着任して来た人に「即刻、辞めた方が良い」という発言

人の情なんて割り切れないものに固執するのは時間の無駄だ。それが理解できないならこの仕事には向いていない。即刻、辞めた方が良い

着任したばかりの人にこれを言うのはいかがかと。この発想で生きると確かにハラスメントを生む。

暗号化したという脅迫

身代金を払わなければデータが戻らないと言っているが、払ったから元に戻ると言うわけではない。暗号化したのではなく単純に消しまくっただけかもしれない。ハッキングしてデータを人質に脅迫する犯罪者が、身代金を払ったからと言って元に戻すとは限らない。

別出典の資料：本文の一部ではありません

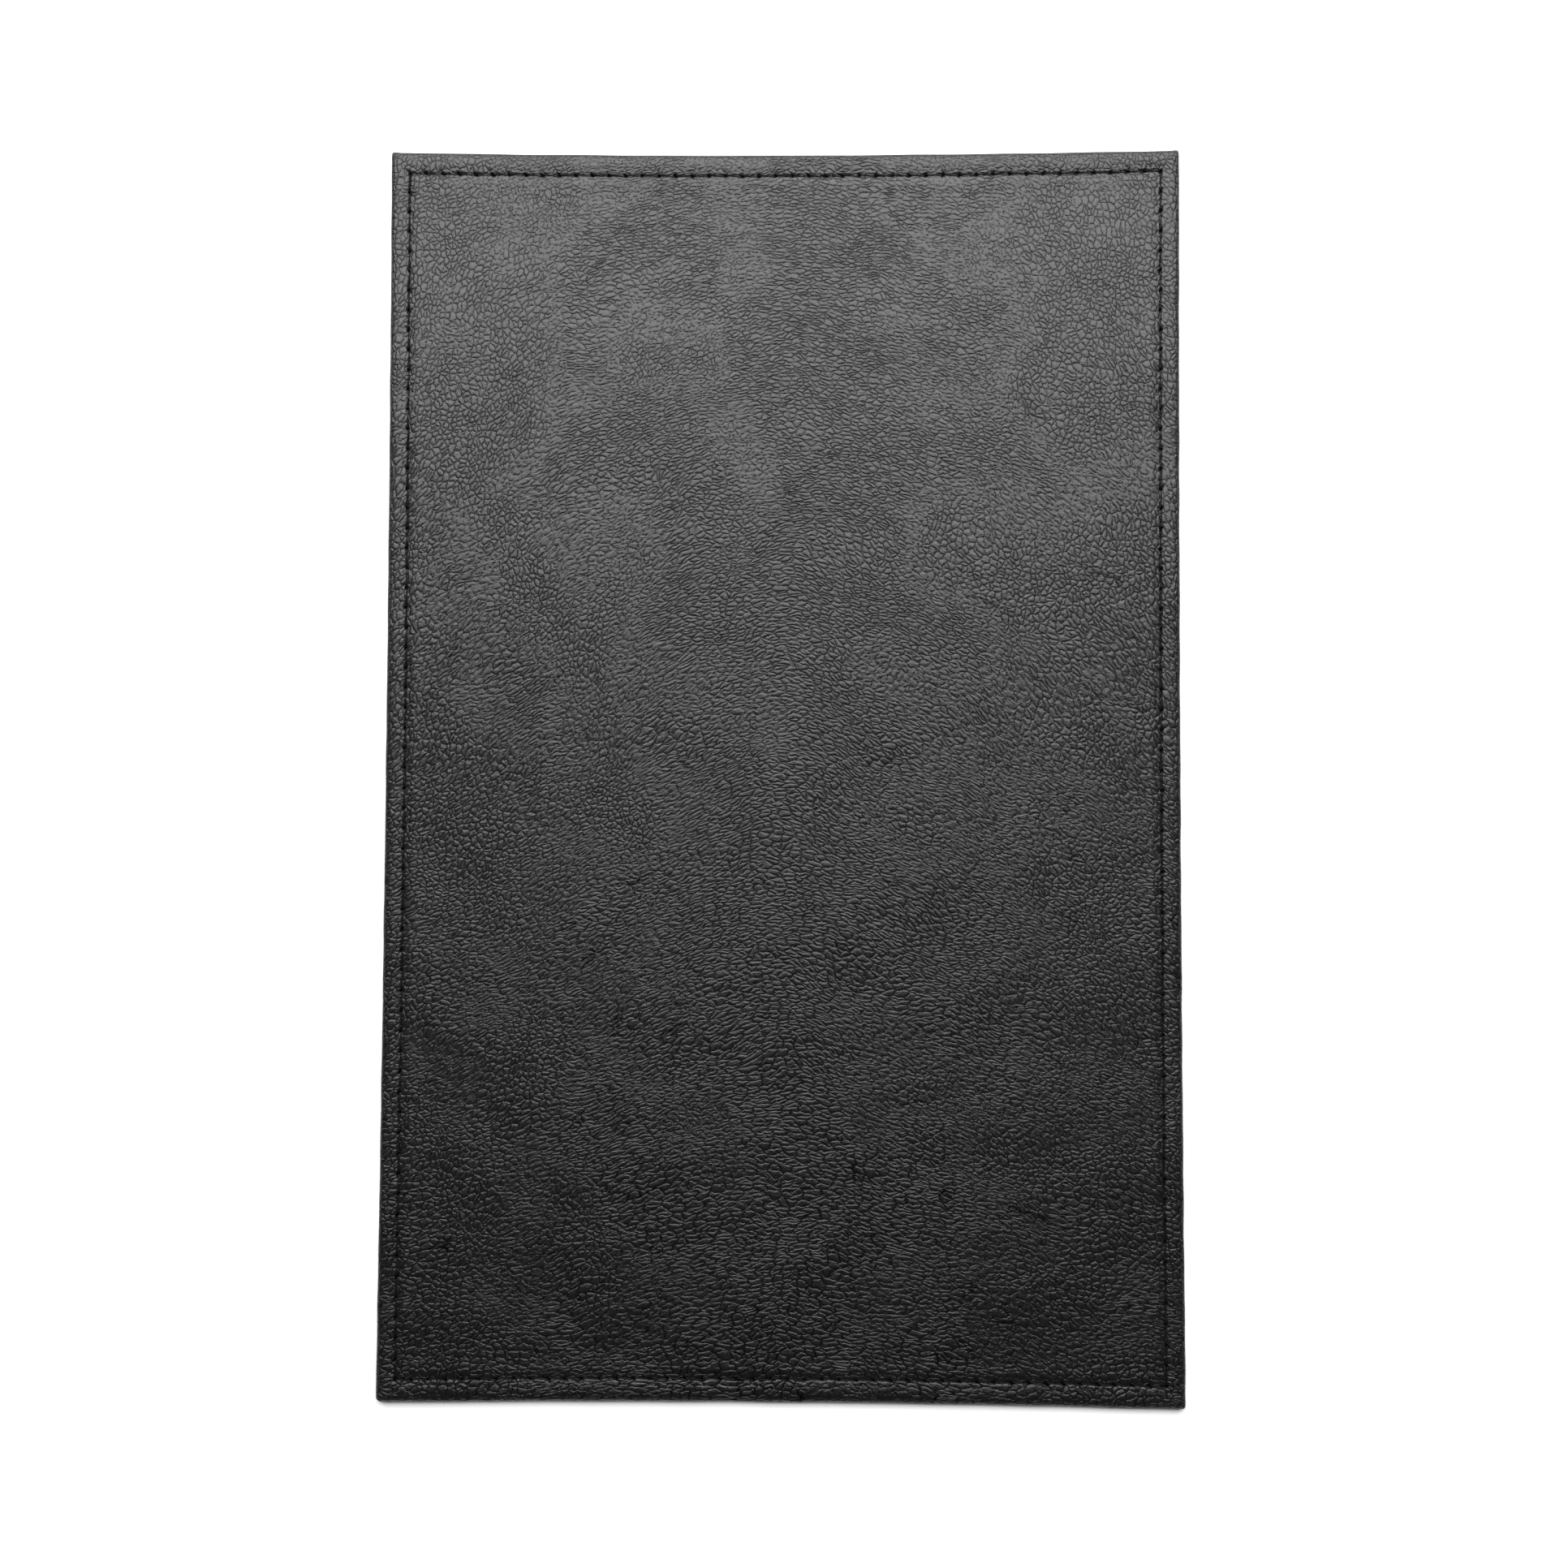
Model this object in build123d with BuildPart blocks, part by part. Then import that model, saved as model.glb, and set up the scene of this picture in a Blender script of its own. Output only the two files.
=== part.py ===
from build123d import *
from math import radians, tan
import os

os.makedirs("parts", exist_ok=True)

# Desk mat: a turned-edge cover over padding and a stiffening board, closed below by a
# backing sheet and sewn all round with a lockstitch.
# Sizes are in millimetres. +Z is up, +Y points to the far short edge, and the origin is
# the middle of the outline, at the level of the desk.

# Outline. Each side is drawn in a little at its middle, as sewn leather pulls.
mat_width = 280.0
mat_length = 440.0
side_bow = 0.7
end_bow = 1.4

# Layers, from the desk up
backing_thickness = 0.7
cover_thickness = 0.7
tape_thickness = 0.1
board_thickness = 0.7
padding_thickness = 0.8

# Turned edge of the cover. In plan its corners are a little rounder than its shoulder.
shoulder_radius = 1.7
corner_ease = 0.3
turn_radius = 0.8
hem_width = 14.0
mitre_gap = 0.4
mitre_end_margin = 3.0
core_clearance = 0.15

# Hem tape, straight strips between the hem and the board
tape_width = 10.0
tape_margin = 2.0
tape_joint_gap = 0.3

# Backing sheet, which steps up inside the hem to meet the board
backing_margin = 2.0
backing_hem_gap = 0.5
backing_step_run = 2.0

# Seam
side_seam_margin = 6.7
end_seam_margin = 7.9
side_stitch_pitch = 7.1
end_stitch_pitch = 5.9
thread_diameter = 0.45
thread_bend_ease = 0.015
thread_loop_gap = 0.01
thread_clearance = 0.02
needle_hole_clearance = 0.05
valley_top_width = 5.0
valley_floor_spare = 0.1
valley_sink = 0.15
channel_sink = 0.05

# Levels of the layers
hem_bottom = backing_thickness
hem_top = hem_bottom + cover_thickness
board_bottom = hem_top + tape_thickness
board_top = board_bottom + board_thickness
padding_top = board_top + padding_thickness
mat_top = padding_top + cover_thickness

corner_radius = shoulder_radius + corner_ease

# Sizes that follow from the thread
thread_radius = thread_diameter / 2
thread_bend_radius = thread_radius + thread_bend_ease
loop_radius = thread_diameter + thread_loop_gap
needle_hole_radius = loop_radius + thread_bend_radius + needle_hole_clearance
seam_floor_width = 2 * needle_hole_radius + valley_floor_spare
valley_depth = thread_diameter + valley_sink
channel_depth = thread_diameter + channel_sink
needle_run_level = mat_top - valley_depth + thread_clearance + thread_radius
bobbin_run_level = channel_depth - thread_clearance - thread_radius
lock_level = (needle_run_level + bobbin_run_level) / 2
lock_offset = loop_radius / 2


def side_arcs(side_margin, end_margin):
    """The four bowed sides, counterclockwise from the near one, inside both margins."""
    x = mat_width / 2 - side_margin
    y = mat_length / 2 - end_margin
    with BuildLine(mode=Mode.PRIVATE) as sides:
        ThreePointArc((-x, -y), (0, -y + end_bow), (x, -y))
        ThreePointArc((x, -y), (x - side_bow, 0), (x, y))
        ThreePointArc((x, y), (0, y - end_bow), (-x, y))
        ThreePointArc((-x, y), (-x + side_bow, 0), (-x, -y))
    return sides.edges()


def outline(margin):
    """The mat's outline drawn in by a margin, its corners rounded about the same centres."""
    with BuildSketch(mode=Mode.PRIVATE) as face:
        with BuildLine():
            add(side_arcs(margin, margin))
        make_face()
        if margin < corner_radius:
            fillet(face.vertices(), corner_radius - margin)
    return face.sketch


def seam_outline(offset_in):
    """The face inside the seam line, drawn in by offset_in, or out where it is negative."""
    with BuildSketch(mode=Mode.PRIVATE) as face:
        with BuildLine():
            add(side_arcs(side_seam_margin + offset_in, end_seam_margin + offset_in))
        make_face()
    return face.sketch


def seam_valley(rim_level):
    """The ring that the stitches press down, flat-floored and open at rim_level."""
    rim = valley_top_width / 2
    floor = seam_floor_width / 2
    floor_level = rim_level - valley_depth
    with BuildPart(mode=Mode.PRIVATE) as ring:
        with BuildSketch(Plane.XY.offset(rim_level)):
            add(seam_outline(-rim))
        with BuildSketch(Plane.XY.offset(floor_level)):
            add(seam_outline(-floor))
        loft(ruled=True)
        with BuildSketch(Plane.XY.offset(rim_level)):
            add(seam_outline(rim))
        with BuildSketch(Plane.XY.offset(floor_level)):
            add(seam_outline(floor))
        loft(ruled=True, mode=Mode.SUBTRACT)
    return ring.part


def hem_window(level):
    """The block that fills the opening inside the hem, narrowing over its height."""
    margin = hem_width + backing_hem_gap
    with BuildPart(mode=Mode.PRIVATE) as block:
        with BuildSketch(Plane.XY.offset(level)):
            add(outline(margin))
        with BuildSketch(Plane.XY.offset(level + board_bottom - hem_bottom)):
            add(outline(margin + backing_step_run))
        loft(ruled=True)
    return block.part


def needle_points():
    """Where the needle went through, counterclockwise along the seam line."""
    points = []
    pitches = (end_stitch_pitch, side_stitch_pitch, end_stitch_pitch, side_stitch_pitch)
    for arc, pitch in zip(side_arcs(side_seam_margin, end_seam_margin), pitches):
        stitches = round(arc.length / pitch)
        points += [arc @ (i / stitches) for i in range(stitches)]
    return points


def thread_path(points, run_level, side, twist):
    """One thread of the lockstitch: down each hole, round the lock, back up and along.

    side is 1 for the thread that runs on top and -1 for the one below, and twist is the
    angle in plan between the seam line and the plane of the thread's loops. Each bend is
    two half turns. The thread starts and ends in the first hole, which has no loop.
    """
    count = len(points)
    half_turn = tan(radians(90 / 4))
    spreads = []
    for i in range(count):
        along = (points[(i + 1) % count] - points[i - 1]).normalized()
        spreads.append(along.rotate(Axis.Z, twist) * loop_radius)
    loop_end = Vector(0, 0, lock_level - side * lock_offset)
    loop_shoulder = loop_end + Vector(0, 0, side * loop_radius * (1 - half_turn))
    run = Vector(0, 0, run_level)
    bend_drop = thread_bend_radius * (1 - half_turn)
    run_shoulder = run - Vector(0, 0, side * bend_drop)
    corners = []
    for i in range(count):
        after = (i + 1) % count
        leave = points[i] + spreads[i]
        arrive = points[after] - spreads[after]
        bend = (arrive - leave).normalized() * bend_drop
        corners += [
            leave + loop_shoulder,
            leave + run_shoulder,
            leave + bend + run,
            arrive - bend + run,
            arrive + run_shoulder,
            arrive + loop_shoulder,
            points[after] - spreads[after] * half_turn + loop_end,
            points[after] + spreads[after] * half_turn + loop_end,
        ]
    loop_corners = 2
    return Polyline(*corners[:-loop_corners])


needle_holes_at = needle_points()
cover_valley = seam_valley(mat_top)
padding_valley = seam_valley(padding_top)

# Every needle hole, as one tool
with BuildPart() as needle_punch:
    with BuildSketch():
        with Locations(*needle_holes_at):
            Circle(needle_hole_radius)
    extrude(amount=mat_top)

# The room inside the turned cover
with BuildPart() as cover_cavity:
    with BuildSketch(Plane.XY.offset(hem_top)):
        add(outline(cover_thickness))
    extrude(amount=padding_top - hem_top)
    fillet(cover_cavity.edges().group_by(Axis.Z)[-1], shoulder_radius - cover_thickness)

# Board and padding together, as they fill that room
with BuildPart() as core_blank:
    with BuildSketch(Plane.XY.offset(board_bottom)):
        add(outline(cover_thickness + core_clearance))
    extrude(amount=padding_top - board_bottom)
    fillet(core_blank.edges().group_by(Axis.Z)[-1], shoulder_radius - cover_thickness)

# Cover: the panel, the rolled edge and the hem turned under, in one piece of material
with BuildPart() as top_cover:
    with BuildSketch(Plane.XY.offset(hem_bottom)):
        add(outline(0))
    extrude(amount=mat_top - hem_bottom)
    fillet(top_cover.edges().group_by(Axis.Z)[-1], shoulder_radius)
    fillet(top_cover.edges().group_by(Axis.Z)[0], turn_radius)
    add(cover_cavity.part, mode=Mode.SUBTRACT)
    with BuildSketch(Plane.XY.offset(hem_bottom)):
        add(outline(hem_width))
    extrude(amount=cover_thickness, mode=Mode.SUBTRACT)
    # The hems meet at mitred corners, whose gaps run out into the opening inside them
    mitre_mouth_margin = hem_width + mitre_gap
    mitre_margin = (mitre_end_margin + mitre_mouth_margin) / 2
    with BuildSketch(Plane.XY.offset(hem_bottom)):
        for x_side in (-1, 1):
            for y_side in (-1, 1):
                mitre_x = x_side * (mat_width / 2 - mitre_margin)
                mitre_y = y_side * (mat_length / 2 - mitre_margin)
                with Locations(Location((mitre_x, mitre_y), 45 * x_side * y_side)):
                    Rectangle(2 ** 0.5 * (mitre_mouth_margin - mitre_end_margin), mitre_gap)
    extrude(amount=cover_thickness, mode=Mode.SUBTRACT)
    add(padding_valley)
    add(cover_valley, mode=Mode.SUBTRACT)
    add(needle_punch.part, mode=Mode.SUBTRACT)
top_cover.part.label = "top_cover"
export_step(top_cover.part, "parts/top_cover.step")

# Padding: a soft sheet, nearly pressed through under the seam
with BuildPart() as padding_foam:
    add(core_blank.part)
    split(bisect_by=Plane.XY.offset(board_top), keep=Keep.TOP)
    add(padding_valley, mode=Mode.SUBTRACT)
    add(needle_punch.part, mode=Mode.SUBTRACT)
padding_foam.part.label = "padding_foam"
export_step(padding_foam.part, "parts/padding_foam.step")

# Stiffening board
with BuildPart() as stiffener_board:
    add(core_blank.part)
    split(bisect_by=Plane.XY.offset(board_top), keep=Keep.BOTTOM)
    add(needle_punch.part, mode=Mode.SUBTRACT)
stiffener_board.part.label = "stiffener_board"
export_step(stiffener_board.part, "parts/stiffener_board.step")

# Hem tape: the end strips run the full width, and the side strips stop short of them
end_tape_y = mat_length / 2 - end_bow - tape_margin - tape_width / 2
side_tape_x = mat_width / 2 - side_bow - tape_margin - tape_width / 2
end_tape_length = 2 * side_tape_x + tape_width
side_tape_length = 2 * end_tape_y - tape_width - 2 * tape_joint_gap
tape_strips = {
    "hem_tape_front": (0, -end_tape_y, end_tape_length, tape_width),
    "hem_tape_back": (0, end_tape_y, end_tape_length, tape_width),
    "hem_tape_left": (-side_tape_x, 0, tape_width, side_tape_length),
    "hem_tape_right": (side_tape_x, 0, tape_width, side_tape_length),
}
for strip_name, (strip_x, strip_y, x_size, y_size) in tape_strips.items():
    with BuildPart() as hem_tape:
        with BuildSketch(Plane.XY.offset(hem_top)):
            with Locations((strip_x, strip_y)):
                Rectangle(x_size, y_size)
        extrude(amount=tape_thickness)
        add(needle_punch.part, mode=Mode.SUBTRACT)
    hem_tape.part.label = strip_name
    export_step(hem_tape.part, f"parts/{strip_name}.step")

# Backing: glued to the hem, and to the board inside it, with a channel for the thread
with BuildPart() as backing_sheet:
    with BuildSketch():
        add(outline(backing_margin))
    extrude(amount=backing_thickness)
    add(hem_window(backing_thickness))
    add(hem_window(0), mode=Mode.SUBTRACT)
    with BuildSketch():
        add(seam_outline(-seam_floor_width / 2))
        add(seam_outline(seam_floor_width / 2), mode=Mode.SUBTRACT)
    extrude(amount=channel_depth, mode=Mode.SUBTRACT)
    add(needle_punch.part, mode=Mode.SUBTRACT)
backing_sheet.part.label = "backing_sheet"
export_step(backing_sheet.part, "parts/backing_sheet.step")

# Seam: the needle thread's loops go down each hole and hold the bobbin thread's
needle_path = thread_path(needle_holes_at, needle_run_level, 1, 45)
with BuildPart() as needle_thread:
    with BuildSketch(Plane(needle_path @ 0, z_dir=needle_path % 0)):
        Circle(thread_radius)
    sweep(path=needle_path, transition=Transition.RIGHT)
needle_thread.part.label = "needle_thread"
export_step(needle_thread.part, "parts/needle_thread.step")

bobbin_path = thread_path(needle_holes_at, bobbin_run_level, -1, -45)
with BuildPart() as bobbin_thread:
    with BuildSketch(Plane(bobbin_path @ 0, z_dir=bobbin_path % 0)):
        Circle(thread_radius)
    sweep(path=bobbin_path, transition=Transition.RIGHT)
bobbin_thread.part.label = "bobbin_thread"
export_step(bobbin_thread.part, "parts/bobbin_thread.step")
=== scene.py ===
"""Desk mat: a turned-edge leather mat, sewn all round, on a pale studio floor.

Run as a script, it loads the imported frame, builds the mat's soft pieces over it and gives the
board and the tapes their finishes. Mesh code works in millimetres, in the frame's directions:
+Z is up and +Y points to the far short edge.
"""

import math

import bpy
import numpy as np
from bpy.props import FloatProperty, FloatVectorProperty, IntProperty, PointerProperty
from bpy.types import Operator, Panel, PropertyGroup
from mathutils import Euler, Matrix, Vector


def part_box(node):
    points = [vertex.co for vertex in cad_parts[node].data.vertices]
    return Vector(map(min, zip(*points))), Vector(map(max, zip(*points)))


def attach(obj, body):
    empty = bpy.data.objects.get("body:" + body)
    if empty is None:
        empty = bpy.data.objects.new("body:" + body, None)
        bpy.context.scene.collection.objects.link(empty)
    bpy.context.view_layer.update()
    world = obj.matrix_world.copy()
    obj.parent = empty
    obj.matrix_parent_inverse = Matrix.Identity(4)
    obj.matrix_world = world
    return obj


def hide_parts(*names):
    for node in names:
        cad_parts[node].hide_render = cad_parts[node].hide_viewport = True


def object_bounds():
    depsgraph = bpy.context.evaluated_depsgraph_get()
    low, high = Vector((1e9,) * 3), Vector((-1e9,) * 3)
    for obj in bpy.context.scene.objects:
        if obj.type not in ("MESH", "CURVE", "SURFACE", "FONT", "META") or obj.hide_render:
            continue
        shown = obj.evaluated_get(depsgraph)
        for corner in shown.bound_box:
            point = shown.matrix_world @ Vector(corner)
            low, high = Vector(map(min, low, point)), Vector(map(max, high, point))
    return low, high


bl_info = {
    "name": "Desk Mat",
    "version": (1, 0, 0),
    "blender": (4, 5, 0),
    "location": "3D View > Sidebar > Desk Mat",
    "description": "Builds a padded leather desk mat with a sewn turned edge",
    "category": "Add Mesh",
}

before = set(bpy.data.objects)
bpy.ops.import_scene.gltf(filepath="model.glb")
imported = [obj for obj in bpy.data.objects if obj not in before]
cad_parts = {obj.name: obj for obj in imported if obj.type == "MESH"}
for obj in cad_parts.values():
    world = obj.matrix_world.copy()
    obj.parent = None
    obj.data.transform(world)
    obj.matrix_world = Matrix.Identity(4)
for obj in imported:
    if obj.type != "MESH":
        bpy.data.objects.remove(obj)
CAD_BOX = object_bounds()

MM = 0.001
SEED = 7

# Where the columns of a skin stand within one stitch, as shares of its length from the hole
COLUMN_STEPS = (0, 0.06, 0.12, 0.25, 0.5, 0.75, 0.88, 0.94)
# How far inside the seam the grid of a panel takes over from the rows, in millimetres
PANEL_START = 8.0


# ---------------------------------------------------------------- settings

def millimetres(name, description, default):
    """A length setting. Its default is given in millimetres."""
    return FloatProperty(
        name=name, description=description, default=default * MM, unit="LENGTH", precision=5)


def tint(name, description, default):
    """A colour setting."""
    return FloatVectorProperty(
        name=name, description=description, subtype="COLOR", default=default, min=0, max=1)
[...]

結果論として、データを人質とした身代金脅迫は、ある意味狂言だったから良かったものの、これが本気のハッカーだったら、極めて重大な事態になっていたはず。なんというか、事件を大きく見せて視聴者を煽ったが、別に当事者たちは何かしたわけでもなく、実際の事件は小さなものだったために大事に至らなかったと言うだけのお話。視聴者を手玉に取ることにはは成功しているが、後でよく考えると、酷くご都合主義なストーリー。拡大スペシャルの初回からこれなので、こんな感じで続くのかなと少し心配になる。

0か1、選ぶのは人

これがテーマかな。警官の格好をした犯人に駆け寄ろうとした小宮山を止めた多和田が

なんか嫌な予感がしただけだよ

と言っているのも、0か1では割り切れない何かがあると言うことを仄めかしているのだろう。小宮山・多和田 対 安洛という構図か。

"コミュ障気味のオタク気質"の岡林琢也

「コミュ障気味のオタク気質」と書くのはまあ良いとして、公式ページの相関図で、相関を表す線が出ていないのは、この人だけ。本当に人間関係を築けていないことが分かる。嫌われたり、敵対してさえいない、いてもいなくても同じな存在。何でも良いから誰かと繋がる線を作るべきだったと思う。